Return each line of the material verbatim.

--- --- ---

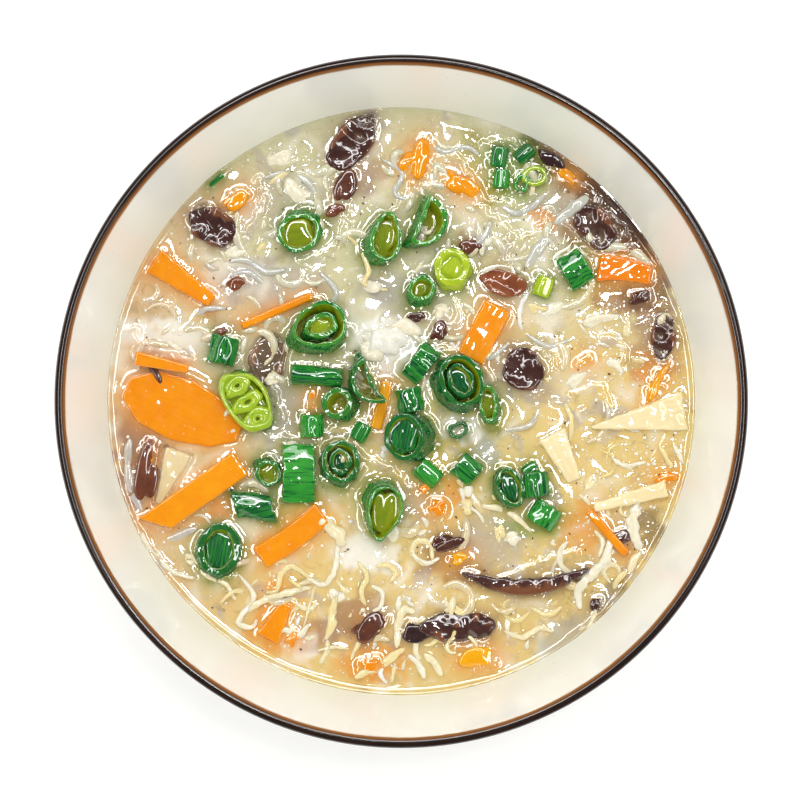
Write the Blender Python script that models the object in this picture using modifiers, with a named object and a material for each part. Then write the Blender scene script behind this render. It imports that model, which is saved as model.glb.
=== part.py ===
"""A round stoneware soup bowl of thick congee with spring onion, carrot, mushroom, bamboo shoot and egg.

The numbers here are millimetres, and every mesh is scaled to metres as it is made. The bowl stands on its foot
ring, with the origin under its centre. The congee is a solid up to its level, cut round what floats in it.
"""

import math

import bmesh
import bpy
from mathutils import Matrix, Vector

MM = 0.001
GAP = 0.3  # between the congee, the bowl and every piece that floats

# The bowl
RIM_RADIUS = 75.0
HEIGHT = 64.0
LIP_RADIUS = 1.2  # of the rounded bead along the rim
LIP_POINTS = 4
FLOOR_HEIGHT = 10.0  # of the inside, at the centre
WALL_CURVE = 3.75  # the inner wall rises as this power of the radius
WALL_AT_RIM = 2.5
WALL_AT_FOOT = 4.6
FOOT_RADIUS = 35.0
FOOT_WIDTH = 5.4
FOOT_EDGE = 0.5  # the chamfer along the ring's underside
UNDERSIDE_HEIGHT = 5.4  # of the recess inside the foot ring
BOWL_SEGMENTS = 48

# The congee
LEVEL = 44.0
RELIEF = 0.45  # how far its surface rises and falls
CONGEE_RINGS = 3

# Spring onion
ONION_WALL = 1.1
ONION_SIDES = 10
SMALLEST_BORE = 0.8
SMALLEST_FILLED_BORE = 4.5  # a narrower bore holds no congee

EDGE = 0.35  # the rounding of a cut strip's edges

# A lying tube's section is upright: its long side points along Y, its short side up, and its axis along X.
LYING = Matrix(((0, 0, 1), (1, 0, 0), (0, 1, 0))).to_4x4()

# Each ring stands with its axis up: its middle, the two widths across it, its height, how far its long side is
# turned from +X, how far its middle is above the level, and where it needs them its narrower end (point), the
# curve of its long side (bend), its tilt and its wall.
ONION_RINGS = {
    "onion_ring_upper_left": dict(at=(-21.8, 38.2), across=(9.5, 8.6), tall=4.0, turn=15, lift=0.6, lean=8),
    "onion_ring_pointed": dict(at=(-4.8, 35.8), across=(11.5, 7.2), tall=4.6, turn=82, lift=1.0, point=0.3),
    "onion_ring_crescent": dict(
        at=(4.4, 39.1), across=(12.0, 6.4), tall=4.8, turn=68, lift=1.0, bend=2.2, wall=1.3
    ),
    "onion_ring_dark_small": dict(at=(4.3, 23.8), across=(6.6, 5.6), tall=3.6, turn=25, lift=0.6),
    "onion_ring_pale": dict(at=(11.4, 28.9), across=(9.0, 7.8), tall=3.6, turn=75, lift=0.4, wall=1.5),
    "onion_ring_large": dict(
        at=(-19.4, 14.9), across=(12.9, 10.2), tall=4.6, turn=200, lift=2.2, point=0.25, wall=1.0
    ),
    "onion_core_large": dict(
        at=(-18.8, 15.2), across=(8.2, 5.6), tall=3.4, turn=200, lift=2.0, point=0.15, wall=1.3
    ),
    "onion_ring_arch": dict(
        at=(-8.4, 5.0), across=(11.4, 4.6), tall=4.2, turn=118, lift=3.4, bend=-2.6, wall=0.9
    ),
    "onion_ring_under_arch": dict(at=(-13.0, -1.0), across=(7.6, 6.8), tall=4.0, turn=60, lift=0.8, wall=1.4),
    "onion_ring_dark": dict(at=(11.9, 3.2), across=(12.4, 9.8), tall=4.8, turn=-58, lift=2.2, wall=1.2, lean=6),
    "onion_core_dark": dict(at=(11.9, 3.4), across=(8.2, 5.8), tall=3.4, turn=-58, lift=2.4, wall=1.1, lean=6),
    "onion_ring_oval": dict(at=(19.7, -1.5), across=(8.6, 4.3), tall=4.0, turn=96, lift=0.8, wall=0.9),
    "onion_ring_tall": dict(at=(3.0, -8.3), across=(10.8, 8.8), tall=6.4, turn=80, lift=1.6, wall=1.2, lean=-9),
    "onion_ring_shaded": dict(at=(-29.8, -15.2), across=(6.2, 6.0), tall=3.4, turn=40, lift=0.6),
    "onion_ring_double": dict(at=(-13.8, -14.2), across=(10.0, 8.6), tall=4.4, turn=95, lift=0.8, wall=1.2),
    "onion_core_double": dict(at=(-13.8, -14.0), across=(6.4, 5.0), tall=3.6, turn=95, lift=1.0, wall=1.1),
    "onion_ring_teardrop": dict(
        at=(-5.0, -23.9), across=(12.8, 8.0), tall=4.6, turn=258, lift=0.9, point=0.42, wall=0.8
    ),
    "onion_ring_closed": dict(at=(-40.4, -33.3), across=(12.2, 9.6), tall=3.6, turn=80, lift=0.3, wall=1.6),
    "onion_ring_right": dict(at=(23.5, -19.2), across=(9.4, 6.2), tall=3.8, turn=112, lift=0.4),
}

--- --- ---

▶ [Exercise result]:
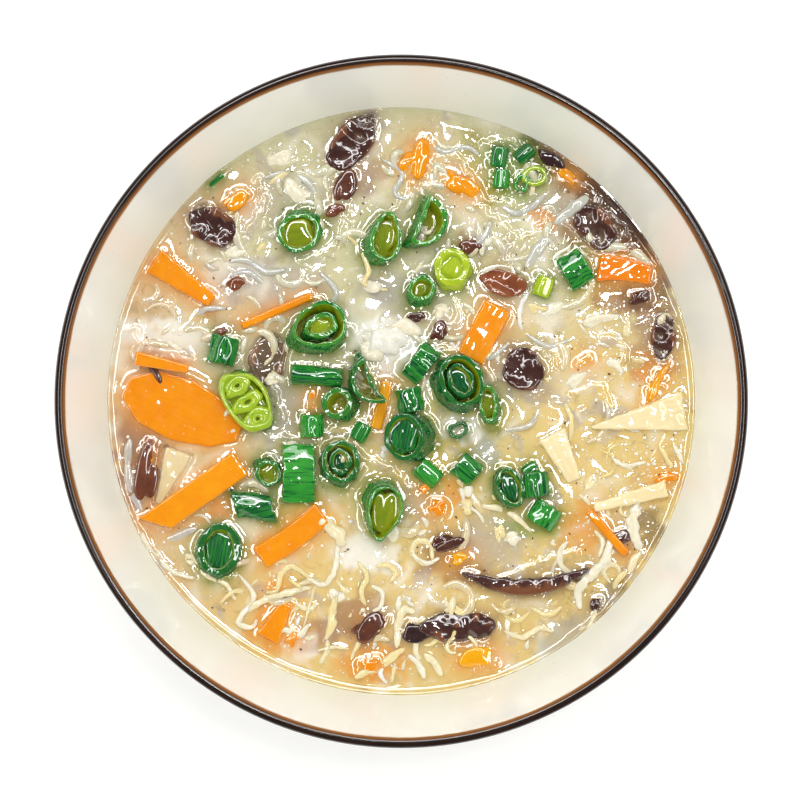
Write the Blender Python script that models the object in this picture using modifiers, with a named object and a material for each part. Then write the Blender scene script behind this render. It imports that model, which is saved as model.glb.
=== part.py ===
"""A round stoneware soup bowl of thick congee with spring onion, carrot, mushroom, bamboo shoot and egg.

The numbers here are millimetres, and every mesh is scaled to metres as it is made. The bowl stands on its foot
ring, with the origin under its centre. The congee is a solid up to its level, cut round what floats in it.
"""

import math

import bmesh
import bpy
from mathutils import Matrix, Vector

MM = 0.001
GAP = 0.3  # between the congee, the bowl and every piece that floats

# The bowl
RIM_RADIUS = 75.0
HEIGHT = 64.0
LIP_RADIUS = 1.2  # of the rounded bead along the rim
LIP_POINTS = 4
FLOOR_HEIGHT = 10.0  # of the inside, at the centre
WALL_CURVE = 3.75  # the inner wall rises as this power of the radius
WALL_AT_RIM = 2.5
WALL_AT_FOOT = 4.6
FOOT_RADIUS = 35.0
FOOT_WIDTH = 5.4
FOOT_EDGE = 0.5  # the chamfer along the ring's underside
UNDERSIDE_HEIGHT = 5.4  # of the recess inside the foot ring
BOWL_SEGMENTS = 48

# The congee
LEVEL = 44.0
RELIEF = 0.45  # how far its surface rises and falls
CONGEE_RINGS = 3

# Spring onion
ONION_WALL = 1.1
ONION_SIDES = 10
SMALLEST_BORE = 0.8
SMALLEST_FILLED_BORE = 4.5  # a narrower bore holds no congee

EDGE = 0.35  # the rounding of a cut strip's edges

# A lying tube's section is upright: its long side points along Y, its short side up, and its axis along X.
LYING = Matrix(((0, 0, 1), (1, 0, 0), (0, 1, 0))).to_4x4()

# Each ring stands with its axis up: its middle, the two widths across it, its height, how far its long side is
# turned from +X, how far its middle is above the level, and where it needs them its narrower end (point), the
# curve of its long side (bend), its tilt and its wall.
ONION_RINGS = {
    "onion_ring_upper_left": dict(at=(-21.8, 38.2), across=(9.5, 8.6), tall=4.0, turn=15, lift=0.6, lean=8),
    "onion_ring_pointed": dict(at=(-4.8, 35.8), across=(11.5, 7.2), tall=4.6, turn=82, lift=1.0, point=0.3),
    "onion_ring_crescent": dict(
        at=(4.4, 39.1), across=(12.0, 6.4), tall=4.8, turn=68, lift=1.0, bend=2.2, wall=1.3
    ),
    "onion_ring_dark_small": dict(at=(4.3, 23.8), across=(6.6, 5.6), tall=3.6, turn=25, lift=0.6),
    "onion_ring_pale": dict(at=(11.4, 28.9), across=(9.0, 7.8), tall=3.6, turn=75, lift=0.4, wall=1.5),
    "onion_ring_large": dict(
        at=(-19.4, 14.9), across=(12.9, 10.2), tall=4.6, turn=200, lift=2.2, point=0.25, wall=1.0
    ),
    "onion_core_large": dict(
        at=(-18.8, 15.2), across=(8.2, 5.6), tall=3.4, turn=200, lift=2.0, point=0.15, wall=1.3
    ),
    "onion_ring_arch": dict(
        at=(-8.4, 5.0), across=(11.4, 4.6), tall=4.2, turn=118, lift=3.4, bend=-2.6, wall=0.9
    ),
    "onion_ring_under_arch": dict(at=(-13.0, -1.0), across=(7.6, 6.8), tall=4.0, turn=60, lift=0.8, wall=1.4),
    "onion_ring_dark": dict(at=(11.9, 3.2), across=(12.4, 9.8), tall=4.8, turn=-58, lift=2.2, wall=1.2, lean=6),
    "onion_core_dark": dict(at=(11.9, 3.4), across=(8.2, 5.8), tall=3.4, turn=-58, lift=2.4, wall=1.1, lean=6),
    "onion_ring_oval": dict(at=(19.7, -1.5), across=(8.6, 4.3), tall=4.0, turn=96, lift=0.8, wall=0.9),
    "onion_ring_tall": dict(at=(3.0, -8.3), across=(10.8, 8.8), tall=6.4, turn=80, lift=1.6, wall=1.2, lean=-9),
    "onion_ring_shaded": dict(at=(-29.8, -15.2), across=(6.2, 6.0), tall=3.4, turn=40, lift=0.6),
    "onion_ring_double": dict(at=(-13.8, -14.2), across=(10.0, 8.6), tall=4.4, turn=95, lift=0.8, wall=1.2),
    "onion_core_double": dict(at=(-13.8, -14.0), across=(6.4, 5.0), tall=3.6, turn=95, lift=1.0, wall=1.1),
    "onion_ring_teardrop": dict(
        at=(-5.0, -23.9), across=(12.8, 8.0), tall=4.6, turn=258, lift=0.9, point=0.42, wall=0.8
    ),
    "onion_ring_closed": dict(at=(-40.4, -33.3), across=(12.2, 9.6), tall=3.6, turn=80, lift=0.3, wall=1.6),
    "onion_ring_right": dict(at=(23.5, -19.2), across=(9.4, 6.2), tall=3.8, turn=112, lift=0.4),
}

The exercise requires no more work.